Leave this last, simple, precious thing to me.

Our life and soul, heart and humanity –
Made yours to buy and sell, or throw away.
Was ever thus, and ever more shall be.
Leave this last, simple, precious thing to me.

 
 

As I’ve mentioned before, our peerless County Music Service is facing a 50% cut in its budget, and the subsequent loss of one-third of the instrumental teaching staff. I readily declare a selfish interest in this, because my daughter has her violin lessons, attends Summer School, and plays with some fantastic ensembles through the the Service.
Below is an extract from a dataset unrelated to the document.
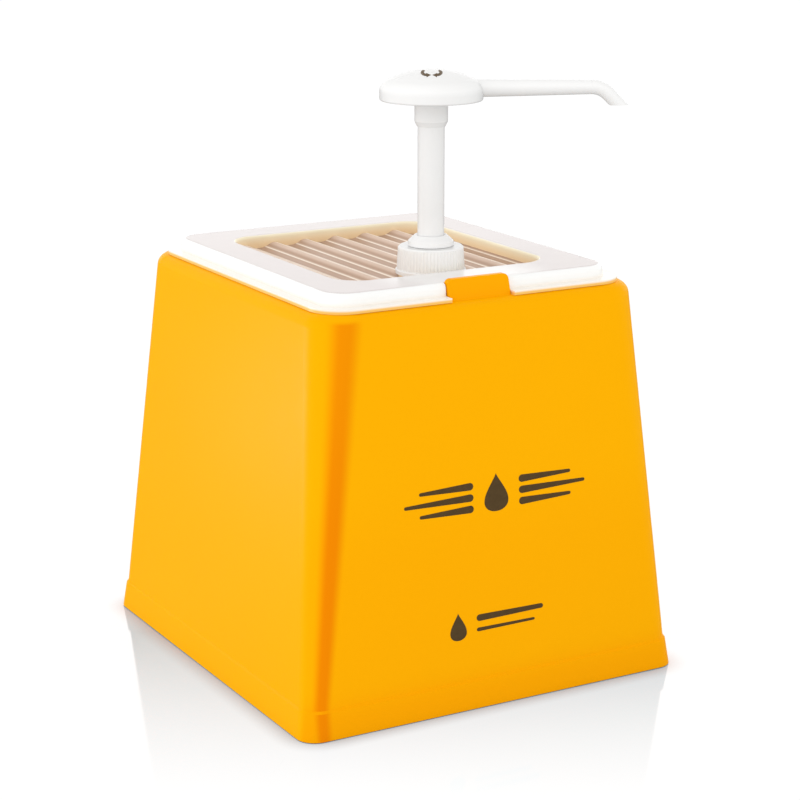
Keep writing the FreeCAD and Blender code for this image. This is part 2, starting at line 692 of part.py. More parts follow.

It’s been judged Outstanding by OFSTED three years running, and works with literally thousands of children, many of whom would otherwise have little or no access to music education. For the sake of saving £500K a year (out of a total County Council budget of £380 million) it’s all being put in jeopardy, and it seems there’s nothing we can do about it. (Somehow, they’ve been able to find an extra £57 million for roads, and I’m not aware that the leader of the Council is volunteering to forgo any of his £200K+ salary, either.) And once it’s gone, it’s gone.
Would I be so exercised if similar cuts were proposed to, say, a children’s football programme? Well, yes, I probably would. We’re so fixated on business, growth and economics, we’re becoming the cynics, as defined by Oscar Wilde, who ‘know the price of everything, and the value of nothing’. We’re consumers not citizens, target markets not people, and existing rather than living. When we sacrifice music, art, sport, or any of the other things that make us human on the altar of money, we lose something of ourselves. Did any of the 200 children and 400 parents who attended the concert on Saturday think music was a waste of taxpayers’ money? I doubt it. And it’s not even as though we’re taking a State handout here: we pay fees for everything, as well as buying instruments, music and so on.
This blog isn’t meant to be a platform for my opinions, rants and crusades, so I apologise for sounding off. Thank you for bearing with me. And the villanelle goes out to anyone who faces having something dear to them taken away, in the name of saving money. N.